On 28 Mayıs, 13:10, wrote:
I have a circuit that I built years ago. Rather than just replacing a
bunch of zener diodes, is there a way to test them in circuit, without
powering on the circuit?
I know that surface mount zeners fail shorted, but they can open if
there is enough current.
Can I just do a diode check at each polarity with a DMM to detect a
bad zener?
Thanks


using a multimeter, you can check the zener diodes. first get the true
values from a good one then compare the values.
while measuring, first make the forward-biased the diot then reverse-
biased.


Yes, that is right. But you can only measure the typical Silicon-Voltage
(approx .5 to .8 Volts). Switch your Multimeter to Diode-Check (that
supllies a higher Voltage than normal Resistor-check).
In one Direction you should get overflow "1" and in the other direction
the Voltage named above. That means: The Diode is OK.
Sometimes, you will get in both directions any other Voltage or even a
shortcut.
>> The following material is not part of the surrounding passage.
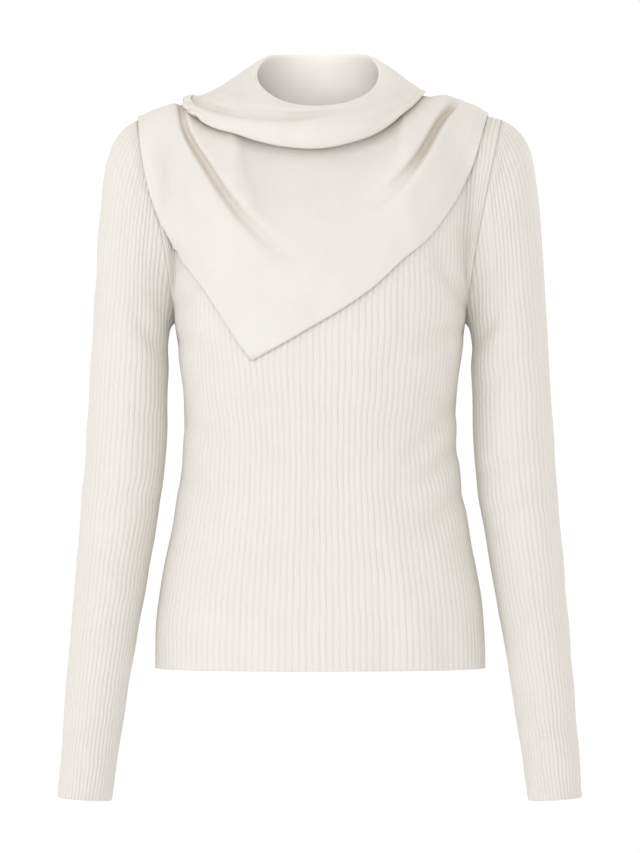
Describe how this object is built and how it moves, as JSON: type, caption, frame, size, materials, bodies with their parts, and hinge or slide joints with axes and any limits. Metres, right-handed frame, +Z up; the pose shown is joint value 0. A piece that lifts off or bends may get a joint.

That is mostly caused by other parts connected to your Zener.

Best Way to solve this Problem: Dissolder one of the Zeners Pins and get
the right Voltage...

What you can NOT measure that way, is the real Zener-Voltage.
You would need a little Test-Circuit (and dissolder the Diode
completely).
Connect The Zeners cathode via a 10K Resistor with e.g.15V.
Ground the Anode. A Zener is only used in the "wrong direction"
The get the Voltage above the Zener. That is the real Zener Voltage.